Recommended Settings

LoRA Strength: 1.0
Embedded Guidance Scale: 6.0
Flow Shift: 3.0

Trigger Words

The key trigger phrase is: 5en3m venom transformation.

Prompt Template

For best results, use this prompt structure:

The video begins with a [object]. 5en3m venom transformation. Transform into a venom character transformation. Venom is depicted with his iconic black symbiote body, large white eyes with black pupils, sharp teeth, and a menacing expression. The transformation is smooth and seamless, blending the human figure with the monstrous .

Simply replace [object] with whatever you want to see transform to venom!

ComfyUI Workflow

This LoRA works with a modified version of Kijai's Wan Video Wrapper workflow. The main modification is adding a Wan LoRA node connected to the base model.

Model Information

The model weights are available in Safetensors format.
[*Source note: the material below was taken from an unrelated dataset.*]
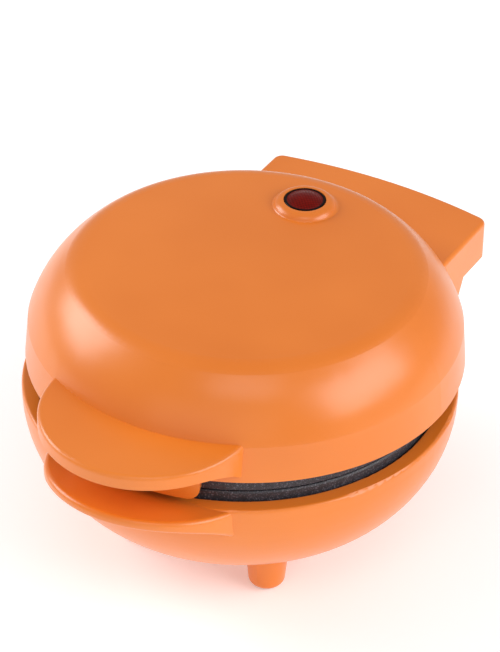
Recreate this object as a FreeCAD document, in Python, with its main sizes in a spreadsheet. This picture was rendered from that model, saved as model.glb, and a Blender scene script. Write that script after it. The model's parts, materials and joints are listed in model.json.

See the Downloads section above.

Training Details

Base Model: Wan2.1 14B I2V 480p
Training Data: 1.5 minutes of video (40 short clips of things being squished)
Epochs: 40

Additional Information

Training was done using Diffusion Pipe for Training

Acknowledgments

Special thanks to Kijai for the ComfyUI Wan Video Wrapper and tdrussell for the training scripts and RemadeAI some case!